A Holiday Tradition: Mary’s Town has a tree lighting ceremony, a Karamu Community Festival on the seventh night of Kwanzaa, a Christmas recipe swap, caroling, and a silent art auction. The Chapels have their own traditions, like busting out some gaudy elf slippers and watching A Christmas Carol.

Holiday Heritage mother daughter
Photo: Hallmark/Albert Camicioli

Two Turtle Doves: If you want another story of an estranged mother/daughter duo working through their issues at Christmastime, pair this movie with Lifetime’s Kirk Franklin’s The Night Before Christmas.

Does the Title Make Any Sense?: Both words — holiday and heritage — are appropriate, but it’d be nice if Hallmark’s first Kwanzaa movie would have Kwanzaa in the title. But knowing how goofy Hallmark titles can skew, it’d probably end up being called A Very Kwanzaa Christmas or Cookies for Kwanzaa or something.

Our Take: It is very evident, from the cast and script to the costuming and music, that Hallmark wanted to make its first Kwanzaa movie special. Mission: accomplished. That’s not to say that Holiday Heritage is the most inventive movie of the season or the most surprising, or even the most ambitious. It’s not a period piece and there are no witches in Holiday Heritage. Instead, this movie feels elevated because of the performances and the dynamics between the three generations of Chapel women. Holiday Heritage isn’t flashy, but it is emotionally daring.

Seriously — Holly Robinson Peete, Lyndie Greenwood, and Darlene Cooke are extraordinary as a family unit. The family resemblance between Greenwood and Robinson Peete is truly uncanny. You really feel the history in every scene they share, and that even goes for Grandpa Riley (played in an old video by Rothaford Gray). The movie somehow makes us feel like we know Grandpa Riley just through the way others talk about him, and that makes us feel the absence of a character that we’ve never seen before — almost like this is Season 3 of the Hallmark Channel original series The Chapel Women.
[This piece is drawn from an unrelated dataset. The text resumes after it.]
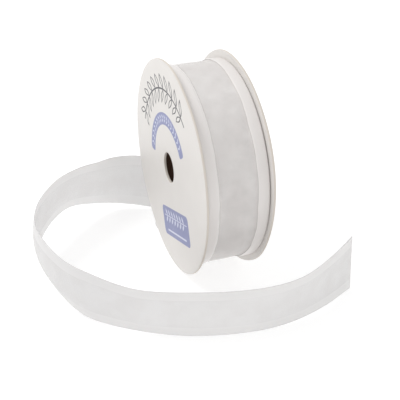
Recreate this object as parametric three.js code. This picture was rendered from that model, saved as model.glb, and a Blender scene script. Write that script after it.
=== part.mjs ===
// A roll of organza ribbon with satin edges, wound on a card spool.
// The spool stands on the rims of its two round flanges. The ribbon's loose end leaves the
// underside of the roll, twists up on to its edge behind the spool, and curls round the left
// side to the front, where it ends in a straight cut.
//
// Millimetres, +Z up. The axle runs along +X. The origin is on the surface that the spool
// stands on, under the middle of the near flange's thickness.

import * as THREE from "three";

// Card spool
const FLANGE_RADIUS = 38.5;
const CARD_THICKNESS = 0.9;
const HUB_HOLE_RADIUS = 5.5;
const FOOT_LENGTH = 6; // the flat spot worn into each rim where the spool stands
const CORE_OUTER_RADIUS = 11;
const CORE_INNER_RADIUS = 9.5;

// Ribbon
const RIBBON_WIDTH = 21.6;
const SATIN_WIDTH = 4; // the closely woven band along each edge
const SEAM_GAP = 0.3; // between pieces that touch on the real spool
const ROLL_RADIUS = 35.7; // over the satin edges
const SHEER_DIP = 0.4; // the sheer middle is thinner, so its turns lie lower
const DIP_SLOPE = 1.5; // width over which the turns go down from satin to sheer
const ROLL_EDGE_ROUND = 0.5;
const ROLL_BORE_RADIUS = CORE_OUTER_RADIUS + SEAM_GAP;
const TAIL_THICKNESS = 1;

// Places along the axle
const FLANGE_GAP = RIBBON_WIDTH + 2 * SEAM_GAP;
const FAR_FLANGE_X = CARD_THICKNESS + FLANGE_GAP;
const SPOOL_MIDDLE_X = FAR_FLANGE_X / 2;
const AXLE_HEIGHT = Math.sqrt(FLANGE_RADIUS ** 2 - (FOOT_LENGTH / 2) ** 2);

// The loose end, from under the roll to its cut end. x and y follow the middle of the
// ribbon's width, lift is the height of its lower edge, and lean is how far the width tips
// from upright towards the inside of the loop, in degrees.
const TAIL = [
  { x: SPOOL_MIDDLE_X, y: 0, lift: 1.8, lean: -90 },
  { x: SPOOL_MIDDLE_X, y: 9, lift: 2.4, lean: -90 },
  { x: 11.5, y: 17, lift: 2, lean: -80 },
  { x: 10.5, y: 24, lift: 0.5, lean: -62 },
  { x: 9.5, y: 30, lift: 0.5, lean: -38 },
  { x: 7, y: 36, lift: 0.5, lean: -8 },
  { x: 0, y: 40.5, lift: 1.5, lean: -8 },
  { x: -9, y: 42, lift: 2.5, lean: 1 },
  { x: -18.5, y: 38, lift: 5.5, lean: 14 },
  { x: -29, y: 31.5, lift: 9, lean: 21 },
  { x: -39.5, y: 22.5, lift: 8.5, lean: 14 },
  { x: -47.5, y: 11.5, lift: 5.5, lean: 6 },
  { x: -49, y: -2, lift: 3.5, lean: -6 },
  { x: -45, y: -18, lift: 2, lean: -8 },
  { x: -38, y: -30, lift: 1.5, lean: -8 },
  { x: -24, y: -41.5, lift: 0.5, lean: -14 },
  { x: -6, y: -49.5, lift: 0, lean: -12.5 },
  { x: 11.5, y: -53.5, lift: 0, lean: -13.5 },
  { x: 25.5, y: -53.5, lift: 0.5, lean: -11 },
  { x: 39.5, y: -49, lift: 1.5, lean: -4 },
  { x: 53, y: -40, lift: 0, lean: 3 },
];
const STEPS_PER_ROW = 4;
const STRIPS_ACROSS = 6;
const LEVEL_EDGE_LEAN = 48; // the lower edge is level where the lean is under this

const ROUND_STEPS = 96;

const card = new THREE.MeshStandardMaterial({ color: 0xe6e2dd, roughness: 0.7 });
const coreCard = new THREE.MeshStandardMaterial({ color: 0x9a7a5c, roughness: 0.9 });
const woundRibbon = new THREE.MeshStandardMaterial({ color: 0xdcdad6, roughness: 0.55 });
const looseRibbon = new THREE.MeshStandardMaterial({ color: 0xe0dfdc, roughness: 0.5 });

function named(name, geometry, material) {
  const mesh = new THREE.Mesh(geometry, material);
  mesh.name = name;
  return mesh;
}

// A card disc in the YZ plane with a punched hub hole and a flat foot, centred on x = 0.
function flangeGeometry() {
  const footAngle = Math.asin(FOOT_LENGTH / 2 / FLANGE_RADIUS);
  const down = -Math.PI / 2;
  const outline = new THREE.Shape();
  outline.absarc(0, 0, FLANGE_RADIUS, down + footAngle, down - footAngle + 2 * Math.PI, false);
  outline.closePath();
  const hole = new THREE.Path();
  hole.absarc(0, 0, HUB_HOLE_RADIUS, 0, 2 * Math.PI, true);
  outline.holes.push(hole);
  const disc = new THREE.ExtrudeGeometry(outline, {
    depth: CARD_THICKNESS,
    bevelEnabled: false,
    curveSegments: ROUND_STEPS / 2,
  });
  // The outline's x and y become the part's y and z, and its depth runs along the axle.
  const toAxle = new THREE.Matrix4().makeBasis(
    new THREE.Vector3(0, 1, 0),
    new THREE.Vector3(0, 0, 1),
    new THREE.Vector3(1, 0, 0),
  );
  disc.translate(0, 0, -CARD_THICKNESS / 2);
  return disc.applyMatrix4(toAxle);
}

// A ring round the axle: outline holds [radius, x] pairs of its closed section.
function ringGeometry(outline) {
  const section = outline.map(([radius, x]) => new THREE.Vector2(radius, x));
  section.push(section[0].clone());
  // A lathe turns about its y axis, which becomes the axle along +X.
  return new THREE.LatheGeometry(section, ROUND_STEPS).rotateZ(-Math.PI / 2);
}

function coreGeometry() {
  const half = RIBBON_WIDTH / 2;
  return ringGeometry([
    [CORE_INNER_RADIUS, -half],
    [CORE_OUTER_RADIUS, -half],
    [CORE_OUTER_RADIUS, half],
    [CORE_INNER_RADIUS, half],
  ]);
}

// The wound turns as one ring. Its outside is highest on the satin bands and dips a little
// over the sheer middle.
function rollGeometry() {
  const half = RIBBON_WIDTH / 2;
  const satinFrom = half - SATIN_WIDTH + DIP_SLOPE / 2;
  const sheerTo = half - SATIN_WIDTH - DIP_SLOPE / 2;
  const oneSide = [
    [ROLL_RADIUS - SHEER_DIP, sheerTo],
    [ROLL_RADIUS, satinFrom],
    [ROLL_RADIUS, half - ROLL_EDGE_ROUND],
    [ROLL_RADIUS - ROLL_EDGE_ROUND / 2, half],
    [ROLL_BORE_RADIUS, half],
  ];
  const otherSide = oneSide.map(([radius, x]) => [radius, -x]).reverse();
  return ringGeometry([...otherSide, ...oneSide]);
}

// One column of the tail's table as a smooth function of t, from 0 at the roll to 1.
function tailColumn(name) {
  const curve = new THREE.SplineCurve(TAIL.map((row, i) => new THREE.Vector2(i, row[name])));
  return (t) => curve.getPoint(t).y;
}

// The loose end: a flat strip carried along the table's path. Across the strip, u runs from
// the lower edge to the upper one, and v is its thickness.
function tailGeometry() {
  const [x, y, lift, lean] = ["x", "y", "lift", "lean"].map(tailColumn);
  const steps = STEPS_PER_ROW * (TAIL.length - 1);
  const strip = new THREE.BoxGeometry(RIBBON_WIDTH, TAIL_THICKNESS, 1, STRIPS_ACROSS, 1, steps);
  const up = new THREE.Vector3(0, 0, 1);
  const flat = strip.attributes.position;
  const small = 1e-3;
  for (let i = 0; i < flat.count; i++) {
    const u = flat.getX(i);
    const v = flat.getY(i);
    const t = flat.getZ(i) + 0.5;
    const before = Math.max(t - small, 0);
    const after = Math.min(t + small, 1);
    const heading = new THREE.Vector3(x(after) - x(before), y(after) - y(before), 0).normalize();
    const inward = up.clone().cross(heading);
    const tip = THREE.MathUtils.degToRad(lean(t));
    const width = up.clone().multiplyScalar(Math.cos(tip)).addScaledVector(inward, Math.sin(tip));
    const face = heading.clone().cross(width);
    // Where the strip stands upright, its lower edge is level, so it rests flat.
    const isLowerEdge = u < -RIBBON_WIDTH / 2 + small;
    const levelCosine = Math.cos(THREE.MathUtils.degToRad(LEVEL_EDGE_LEAN));
    if (isLowerEdge) face.z *= Math.max(1 - Math.cos(tip) / levelCosine, 0);
    const height = Math.max(lift(t), 0) + (RIBBON_WIDTH / 2) * Math.cos(tip);
    const place = new THREE.Vector3(x(t), y(t), height)
      .addScaledVector(width, u)
      .addScaledVector(face, v);
    flat.setXYZ(i, place.x, place.y, place.z);
  }
  return strip;
}

const spool = new THREE.Group();
const flange = flangeGeometry();
const nearFlange = named("flange_near", flange, card);
const farFlange = named("flange_far", flange.clone(), card);
farFlange.position.x = FAR_FLANGE_X;
spool.add(nearFlange, farFlange);

for (const piece of [
  named("core", coreGeometry(), coreCard),
  named("ribbon_roll", rollGeometry(), woundRibbon),
]) {
  piece.position.x = SPOOL_MIDDLE_X;
  spool.add(piece);
}
spool.position.z = AXLE_HEIGHT;

const ribbonOnSpool = new THREE.Group();
ribbonOnSpool.add(spool, named("ribbon_tail", tailGeometry(), looseRibbon));

export default ribbonOnSpool;
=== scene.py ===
# A roll of sheer organza ribbon with satin edges on a white card spool, as it is put together:
# two card flanges glued on a paper core, the ribbon wound between them, and its loose end
# twisted on to its edge and curled round to the front.
import math

import bpy
import numpy as np
from mathutils import Matrix, Vector


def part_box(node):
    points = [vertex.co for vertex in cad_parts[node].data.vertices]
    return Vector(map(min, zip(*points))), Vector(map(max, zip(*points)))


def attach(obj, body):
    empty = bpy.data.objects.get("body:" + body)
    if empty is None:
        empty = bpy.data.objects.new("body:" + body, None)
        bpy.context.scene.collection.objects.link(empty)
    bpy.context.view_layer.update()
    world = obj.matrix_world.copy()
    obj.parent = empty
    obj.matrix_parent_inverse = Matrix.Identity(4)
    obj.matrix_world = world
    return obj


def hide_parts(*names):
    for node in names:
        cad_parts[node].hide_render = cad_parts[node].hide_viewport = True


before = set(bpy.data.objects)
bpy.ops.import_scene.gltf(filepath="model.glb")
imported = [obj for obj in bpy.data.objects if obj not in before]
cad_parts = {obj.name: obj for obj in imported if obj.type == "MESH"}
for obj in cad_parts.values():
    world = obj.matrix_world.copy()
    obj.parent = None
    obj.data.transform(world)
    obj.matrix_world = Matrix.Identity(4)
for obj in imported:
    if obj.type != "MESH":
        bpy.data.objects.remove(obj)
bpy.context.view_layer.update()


# Camera
# It looks down on the spool from the near flange's side, about 0.3 m from the axle, with the
# axle above the middle of the picture.
near_low, near_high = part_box("flange_near")
far_low, far_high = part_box("flange_far")
FLANGE_RADIUS = (near_high.y - near_low.y) / 2
AXLE_HEIGHT = near_high.z - FLANGE_RADIUS
AXLE_MIDDLE = Vector(((near_low.x + far_high.x) / 2, 0, AXLE_HEIGHT))
LOOK_DOWN = math.radians(30.07)
LOOK_FROM_LEFT = math.radians(20.28)
CAMERA_DISTANCE = 0.300
CAMERA_LEFT = 0.0002
CAMERA_BELOW = 0.01355
SENSOR_WIDTH_MM = 36
LENS_MM = 75.3

forward = Vector((
    math.sin(LOOK_FROM_LEFT) * math.cos(LOOK_DOWN),
    math.cos(LOOK_FROM_LEFT) * math.cos(LOOK_DOWN),
    -math.sin(LOOK_DOWN),
))
right = Vector((math.cos(LOOK_FROM_LEFT), -math.sin(LOOK_FROM_LEFT), 0))
up = right.cross(forward)
camera_place = AXLE_MIDDLE - forward * CAMERA_DISTANCE - right * CAMERA_LEFT - up * CAMERA_BELOW
camera_turn = Matrix((right, up, -forward)).transposed().to_4x4()
camera_data = bpy.data.cameras.new("camera")
camera_data.sensor_width = SENSOR_WIDTH_MM
camera_data.lens = LENS_MM
camera_data.clip_start = 0.005
camera = bpy.data.objects.new("camera", camera_data)
camera.matrix_world = Matrix.Translation(camera_place) @ camera_turn
bpy.context.scene.collection.objects.link(camera)
bpy.context.scene.camera = camera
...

Holiday Heritage, Chapel women
Photo: Hallmark/Albert Camicioli

And unlike Hallmark movies of previous years, but like a lot of Hallmark movies this year, the central storyline of Holiday Heritage isn’t a man and a woman falling in love. Ella does have history (and chemistry) with Griffin, but that’s a bonus and not the focus. In a genre that really has a dead mom problem, it’s so refreshing to see a movie dig into the bonds between two sets of mothers and daughters. It’s also a welcome change to see a holiday movie where the conflict comes from within the family as opposed to a real estate developer. Keeping your family together for the holidays can be hard enough without having to bring in someone who wants to buy their bakery, inn, or historic downtown rec center.

Holiday Heritage, family celebration
Photo: Hallmark/Albert Camicioli

As for the reason for this seasonal movie, I really enjoyed seeing the rituals of Kwanzaa — a holiday that I admittedly know very little about — take up space in the film, be treated with respect (“Kwanzaa is cultural medicine for Black families”), and also be supported by the entire community of Mary’s Town. There is so much potential for this holiday in the Hallmark movie lineup, and hopefully we’ll see it realized. And hopefully future Kwanzaa movies will build on the solid foundation that Holiday Heritage puts down.

Our Call: STREAM IT. Holiday Heritage is a heartwarming watch and hopefully the first of many annual Kwanzaa movies.